Mount Sparrowhawk

Elevation: 3121 m
Elevation Gain: 1350 m
Mount Sparrowhawk, like many other Kananaskis peaks, was named after a WWI battleship involved in the battle of Jutland. All told, 6 ships have borne the name HMS Sparrowhawk. To the best of my knowledge, only 1 mountain has been named after any of them. Although once touted as a potential location for downhill ski events at the 1988 winter Olympics, you will not find any chair lifts here – only scree and for that we can be thankful!
My Ascents:
August 11 2012, September 22 2011, July 25 2010

Ever since seeing my photos from last summer’s trip up Mount Sparrowhawk, all of my usual scrambling cohorts have wanted to join me on this peak and I would love to take each and every one of them up to its summit…but those suckers are all working right now and I’ve got peaks to bag! Another day, another solo scramble.

Ignoring Kane's suggestion that I bushwhack up a drainage, I instead took the path he insists that you should not, ending up exactly where I wanted to. The summit of Mount Sparrowhawk on the left and Read's Tower (actually almost 500 m lower than Sparrowhawk despite how it appears from here). The route ascends between the two.

Fall colors = ticking clock on scrambling season
:(

Gaining elevation along the base of Read's Tower. Mount Nestor and Old Goat Mountain across Spray Lake.

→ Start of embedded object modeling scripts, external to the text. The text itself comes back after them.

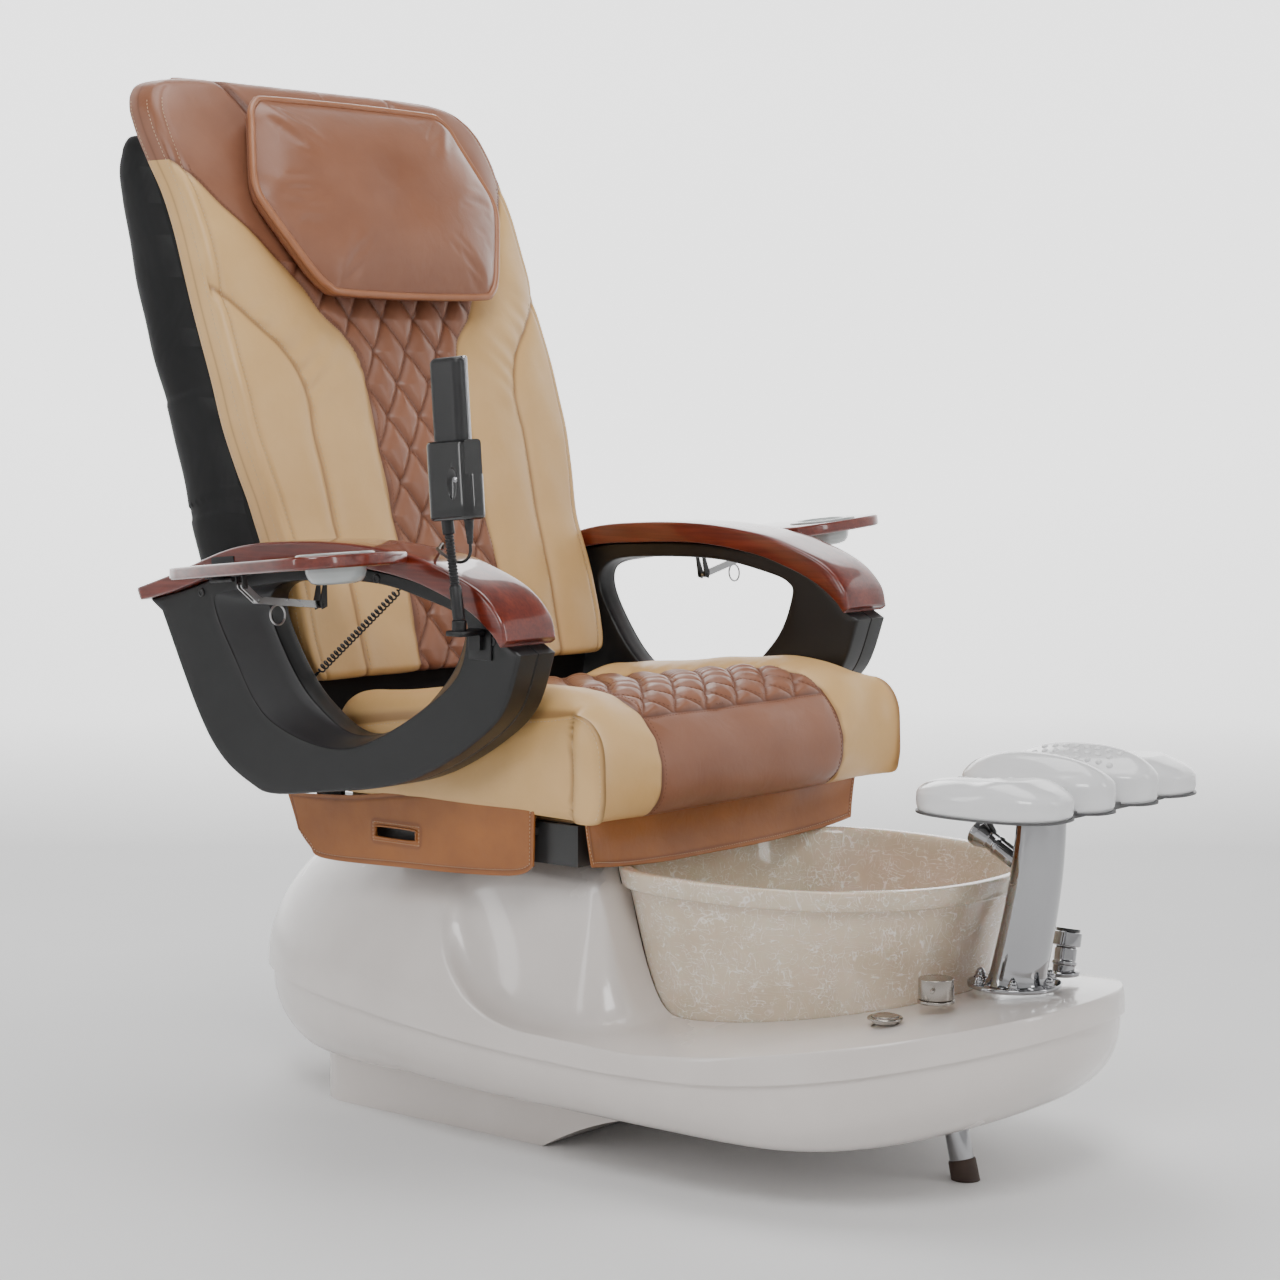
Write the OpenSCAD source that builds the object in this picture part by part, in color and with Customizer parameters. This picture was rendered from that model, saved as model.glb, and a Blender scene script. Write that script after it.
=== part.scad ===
// Pedicure spa chair: moulded base with a foot basin, footrest and taps,
// and a sliding, reclining massage chair with lifting arms and folding trays.
// Millimetres. x = 0 is the plane of symmetry, +X is the sitter's left,
// -Y is the front and z = 0 is the floor.

/* [Base] */
// Full width of the moulded base
base_w = 660; // [620:5:700]
// Reach of the base in front of the origin
base_front = 712; // [690:2:740]
// Reach of the base behind the origin
base_rear = 660; // [640:2:700]
// Height of the joint line between hull and upper shell at the middle
parting_h = 148; // [140:1:160]
// Height of the flat top that carries the chair
tower_h = 385; // [375:1:395]
// Width of the flat top that carries the chair
tower_w = 470; // [450:5:480]
// Width of the plinth that stands on the floor
plinth_w = 436; // [400:2:460]

/* [Basin] */
// Full width of the basin's rim
basin_w = 490; // [460:5:500]
// Reach of the basin in front of its centre
basin_front = 295; // [280:5:300]
// Reach of the basin behind its centre
basin_rear = 175; // [160:5:180]
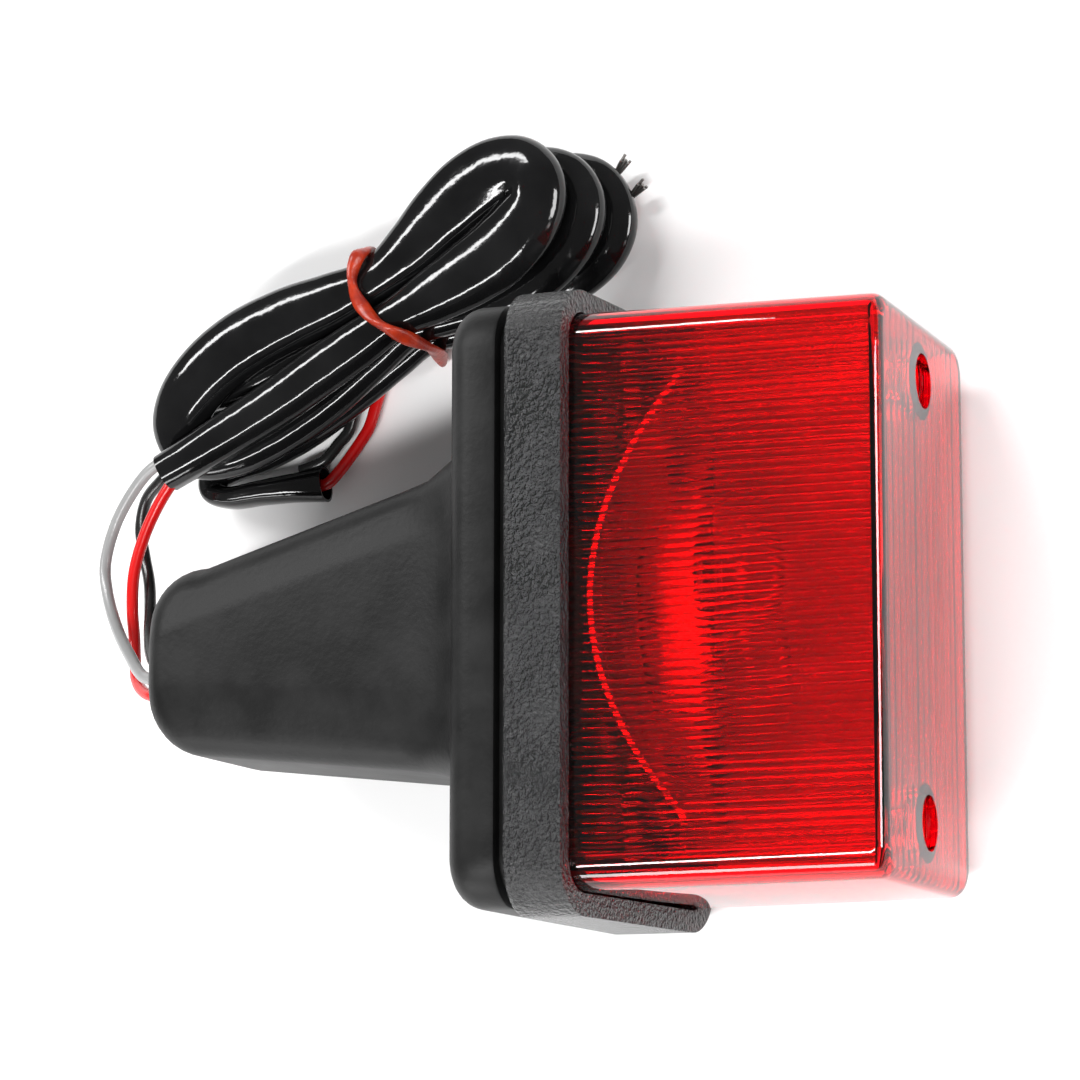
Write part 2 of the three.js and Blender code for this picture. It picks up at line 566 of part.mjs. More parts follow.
const foot = -STEM.foot;
for (const [end, side] of Object.entries(ENDS)) {
  place(`stem_insert_${end}`, ring(STEM_INSERT.outside, STEM_INSERT.bore, foot + GAP,
    foot + GAP + STEM_INSERT.length, STEM.footY, (side * STEM_INSERT.spread) / 2, 16), FINISH.brass());
}
const hollowFloor = foot + STEM_HOLLOW.footWall;
place('wire_grommet', solid(bar(GROMMET.outside, foot + GAP, hollowFloor + 1, STEM.footY))
  .add(solid(bar(GROMMET.lip, hollowFloor + GAP, hollowFloor + GAP + GROMMET.lipThick, STEM.footY)))
  .subtract(solid(bar(GROMMET_BORE, foot - 1, 0, STEM.footY))), FINISH.rubber());

// ---- wires inside the stem ----

const EXITS = {
  grey: [0, EXIT.up],
  red: [-EXIT.apart / 2, -EXIT.down],
  black: [EXIT.apart / 2, -EXIT.down],
};
const holderEnd = SOCKET_BACK - CONTACT_TRAVEL - GAP;
for (const [colour, [y, z]] of Object.entries(EXITS)) {
  const route = [
    [holderEnd, 2 * y, 2 * z],
    [holderEnd - 6, 2.2 * y, 2.2 * z],
    [holderEnd - 18, 1.6 * y + STEM.footY / 2, 1.6 * z],
    [hollowFloor + 4, y + STEM.footY, z],
    [foot + GAP, y + STEM.footY, z],
  ];
  place(`inner_lead_${colour}`, tube(route, WIRE, 12), FINISH[colour]());
}

// ---- harness outside the lamp ----

for (const [colour, points] of Object.entries(LEADS)) {
  place(`lead_${colour}`, tube(points, WIRE, 20), FINISH[colour](), part);
}
for (const [colour, points] of Object.entries(TAILS)) {
  place(`tail_${colour}`, tube(points, WIRE, 6), FINISH[colour](), part);
}
for (const [colour, points] of Object.entries(TIPS)) {
  place(`strands_${colour}`, tube(points, STRANDS, 2), FINISH.brass(), part);
}

const hankFrame = new THREE.Matrix4().makeTranslation(HANK_LEFT[0], HANK_LEFT[1], 0)
  .multiply(new THREE.Matrix4().makeRotationZ(THREE.MathUtils.degToRad(HANK.turn)));

function hankSolid() {
  const shape = new THREE.Shape();
  shape.absarc(0, 0, HANK.leftRadius, Math.PI / 2, 1.5 * Math.PI);
  shape.quadraticCurveTo(BAND.at, -HANK.waist, HANK.length, -HANK.rightRadius);
  shape.absarc(HANK.length, 0, HANK.rightRadius, -Math.PI / 2, Math.PI / 2);
  shape.quadraticCurveTo(BAND.at, HANK.waist, 0, HANK.leftRadius);
  const whole = solid(new THREE.ExtrudeGeometry(shape, {
    depth: HANK.height,
    curveSegments: 10,
    bevelEnabled: false,
  }));
  return whole.subtract(bandSolid(GAP, BAND.reach, -1));
}

/** The elastic band round the hank's waist, or the groove for it when there is a clearance round it. */
function bandSolid(clearance, reach, bottom) {
  const width = BAND.width + 2 * clearance;
  const half = BAND.halfWidth - clearance;
  const low = BAND.thickness + 2 * GAP + clearance;
  const high = BAND.top - clearance;
  const block = (halfWidth, from, to, deep) => solid(new THREE.BoxGeometry(deep, 2 * halfWidth, to - from)
    .translate(BAND.at, 0, (from + to) / 2));
  return block(half + BAND.thickness + reach, bottom, high + BAND.thickness + reach, width)
    .subtract(block(half, low, high, width + 2));
}
place('sleeve_hank', geometryOf(hankSolid()).applyMatrix4(hankFrame), FINISH.sleeve(), part);
place('hank_band', geometryOf(bandSolid(0, 0, 2 * GAP)).applyMatrix4(hankFrame), FINISH.band(), part);

const endOutline = new THREE.Shape(SLEEVE_END_OUTLINE.map(([x, y]) => new THREE.Vector2(x, y)));
place('sleeve_end', new THREE.ExtrudeGeometry(endOutline, { depth: SLEEVE_END.height, bevelEnabled: false })
  .translate(0, 0, SLEEVE_END.bottom), FINISH.sleeve(), part);

export default part;
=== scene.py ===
"""Looks of a rear lamp on a rubber stem, with its harness tied in a hank beside it.

Metres, +Z up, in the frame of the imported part: +X is the way the lens faces and Y runs along the lamp.
"""

import logging
import math
from dataclasses import dataclass, field
from enum import Enum
from typing import Callable, Iterable

import bmesh
import bpy
from mathutils import Euler, Matrix, Vector, noise


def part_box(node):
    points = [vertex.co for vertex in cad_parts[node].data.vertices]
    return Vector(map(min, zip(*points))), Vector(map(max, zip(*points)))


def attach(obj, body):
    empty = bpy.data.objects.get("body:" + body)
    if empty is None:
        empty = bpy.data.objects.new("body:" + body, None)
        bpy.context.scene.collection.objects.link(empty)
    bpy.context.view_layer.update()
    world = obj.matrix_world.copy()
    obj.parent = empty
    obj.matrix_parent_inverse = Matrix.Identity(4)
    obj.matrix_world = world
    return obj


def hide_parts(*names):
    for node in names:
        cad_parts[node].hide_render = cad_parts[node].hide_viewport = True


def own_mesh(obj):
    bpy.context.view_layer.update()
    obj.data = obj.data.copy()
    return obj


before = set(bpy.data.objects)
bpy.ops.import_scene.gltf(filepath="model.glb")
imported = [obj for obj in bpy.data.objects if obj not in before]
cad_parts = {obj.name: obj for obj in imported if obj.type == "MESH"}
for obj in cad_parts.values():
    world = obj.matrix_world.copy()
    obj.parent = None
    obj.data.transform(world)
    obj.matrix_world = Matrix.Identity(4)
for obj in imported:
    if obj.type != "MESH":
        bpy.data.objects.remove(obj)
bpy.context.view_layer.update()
LOG = logging.getLogger("rear_lamp")
MM = 0.001
# Metres: how near two places lie to count as one.
SAME = 1e-6
# Millimetres: the gap between neighbours, and where the housing's back and the lamp's axis lie.
GAP = 0.3
LAMP_X = 4.5
AXIS_Z = 29.8
SIDES = (1, -1)
NAMED_SIDES = (("upper", 1), ("lower", -1))


# ---- the workbench ----


class Axis(Enum):
    """One of the three directions of the frame."""

    X = 0
    Y = 1
    Z = 2


def deselect_all() -> None:
    """Leaves nothing selected."""
    bpy.ops.object.select_all(action="DESELECT")


def focus(piece: bpy.types.Object) -> None:
    """Makes piece the only selected object, and the active one."""
    deselect_all()
    piece.select_set(True)
    bpy.context.view_layer.objects.active = piece


def freeze(piece: bpy.types.Object) -> None:
    """Puts a piece's place, turn and scale into its mesh."""
    focus(piece)
    bpy.ops.object.transform_apply(location=True, rotation=True, scale=True)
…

The route consists of a seemingly unending pile of rubble before the final more intimidating summit block. Add a dash of snow to keep things from getting too dull.

Snow dunes at the col to the right of the summit block. From this point on the wind remained a sustained ~100 km/hr. Both the windchill, and just keeping on your feet proved challenging!

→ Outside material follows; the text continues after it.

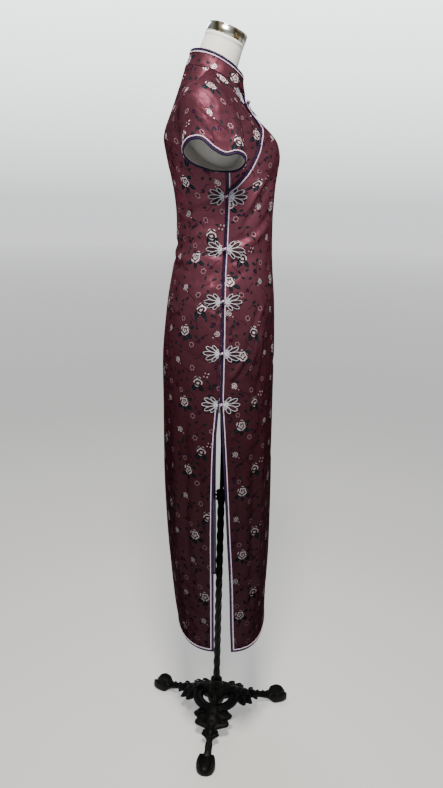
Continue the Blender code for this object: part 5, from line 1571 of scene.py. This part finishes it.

Trying not to blow off my 47th summit of the year. Yet another 10,000+ foot peak!

Looking south past the slightly higher Mount Bogart (3144 m) to the Kananaskis range (including Mount Lawson, Mount Inflexible, Mount James-Walker, the Fortress, Gusty Peak, Mount Chester, Mount Galatea and the Tower). The continental divide, including 11,000ers Mount Joffre and Sir Douglas, in the background.

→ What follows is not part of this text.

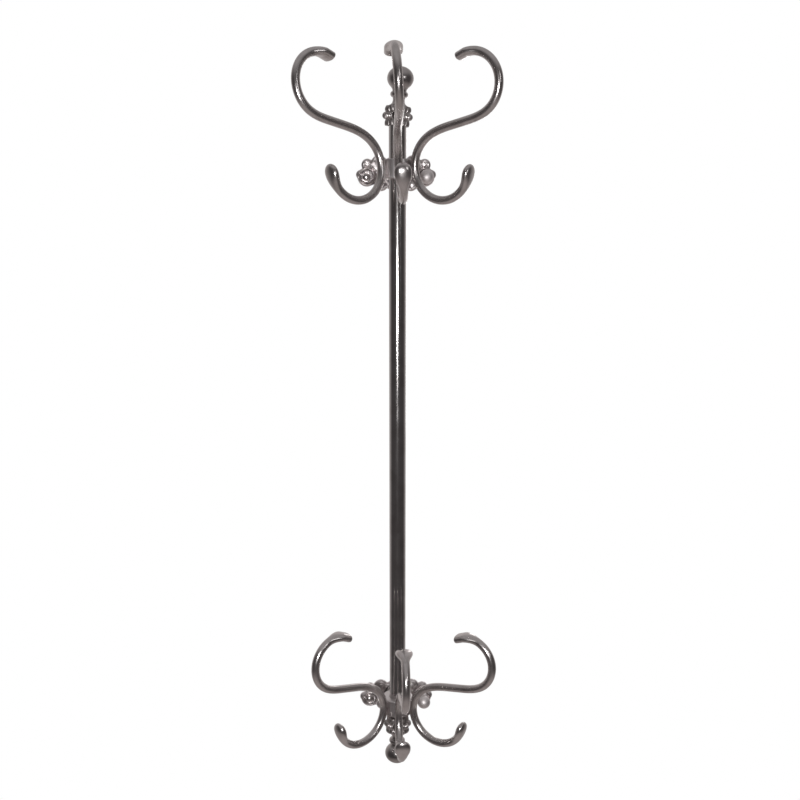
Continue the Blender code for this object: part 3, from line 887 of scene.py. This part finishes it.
def build_lights(camera):
    """The four lamps, placed round the tube from the camera's side."""
    room = Matrix.Translation(TUBE_AXIS) @ Matrix.Rotation(-CAMERA_YAW, 4, "Z")
    level_z = camera.location.z - TUBE_AXIS.z
    for name, azimuth, distance, height, size, energy in (
        ("flash", -1.5, 1.55, level_z - 0.26, (0.13, 0.20), 9.5),
        ("reflector", -14.0, 1.60, level_z - 0.20, (0.30, 0.60), 0.12),
        ("window", 36.0, 2.20, level_z + 0.42, (0.42, 0.70), 2.2),
        ("back", 165.0, 2.00, 0.10, (0.25, 1.00), 1.6),
    ):
        turn = math.radians(azimuth)
        spot = room @ Vector((math.sin(turn) * distance, -math.cos(turn) * distance, height))
        build_light(name, spot, room @ Vector((0, 0, height * LIGHT_AIM)), size, energy)


def build_world():
    """A dim studio, with a pale wall behind the rack and a white surround seen directly."""
    world = bpy.data.worlds.new("studio")
    bpy.context.scene.world = world
    world.use_nodes = True
    tree = world.node_tree
    tree.nodes.clear()
    place = node(tree, "ShaderNodeTexCoord")
    split = node(tree, "ShaderNodeSeparateXYZ")
    tree.links.new(place.outputs["Generated"], split.inputs[0])
    dark = (0.065, 0.060, 0.060, 1.0)
    wall = spread(tree, split.outputs["Y"], -0.15, 1.0, 0.0, 1.0)
    colour = mixed(tree, wall, dark, (0.55, 0.52, 0.51, 1.0))
    ceiling = spread(tree, split.outputs["Z"], 0.20, 0.95, 0.0, 1.0)
    colour = mixed(tree, ceiling, colour, (0.36, 0.35, 0.35, 1.0))
    ground = spread(tree, split.outputs["Z"], -0.95, -0.38, 1.0, 0.0)
    colour = mixed(tree, ground, colour, (0.34, 0.31, 0.30, 1.0))
    seen = node(tree, "ShaderNodeLightPath")
    colour = mixed(tree, seen.outputs["Is Camera Ray"], colour, (1.0, 1.0, 1.0, 1.0))
    background = node(tree, "ShaderNodeBackground")
    tree.links.new(colour, background.inputs["Color"])
    output = node(tree, "ShaderNodeOutputWorld")
    tree.links.new(background.outputs[0], output.inputs["Surface"])


# ---- Assembly ----

build_tube()
for level in ("upper", "lower"):
    hub_centre = centre_of(level + "_hook_collar")
    collar_low, collar_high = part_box(level + "_hook_collar")
    build_collar(level)
    for hook_place, angles in HOOKS[level].items():
        build_hook(level, hook_place, hub_centre, (collar_high.x - collar_low.x) / 2, *angles)
    build_finial(level)
    build_plate(level)
    for ear_place in ("left", "right"):
        build_wall_screw(level, ear_place)

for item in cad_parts.values():
    item.data.materials.clear()
    item.data.materials.append(STEEL)

build_floor()
build_world()
build_lights(build_camera())
bpy.context.scene.view_settings.view_transform = "Standard"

The snowy upper pyramid of Mount Bogart is often visible from Calgary. Kananaskis Valley behind.

Mount Joffre, the tallest peak in Kananaskis.

Looking to the south end of Spray Lake.

The abrupt drop down to the Kananaskis Valley to the east.

Once again, Mount Bogart (right) dominates the view. Ribbon Peak above the Memorial Lakes and in front of Mount Kidd. The snowy peak in the distance is Fisher Peak.

Fisher Peak and Mount Kidd.

Looking north past a sunny Mount Lougheed and shaded Three Sister to the Bow Valley and Canmore beyond.

A sunny Cascade Mountain and a shady Mount Rundle over Banff in the distance beyond the Big and Middle Sister.

Two of Mount Lougheed's four summits. Nugara claims this is a climber's scramble. Too bad…

Wind Mountain, reddish Mount Allan and the prairie beyond.

Fall colors over Spray Lake.

The thing-a-ma-jig on top of Mount Sparrowhawk. Its resilience to wind is impressive!

Weather station atop Pigeon Mountain to the northeast. Yamnuska in the distance where the mountains meet the prairies.

Yamnuska, Door Jamb Mountain and Loder Peak.

Frozen fingers: check
Frozen toes: check
Last summit shot before hightailing it down: check!

Mounts Eon and Aye flirting with the clouds near Assiniboine. If Eon and Aye are in the clouds, that doesn't bode well for the chances of Assiniboine making an appearance...

The most I saw of Assiniboine. Time to get to the car and thaw my extremities!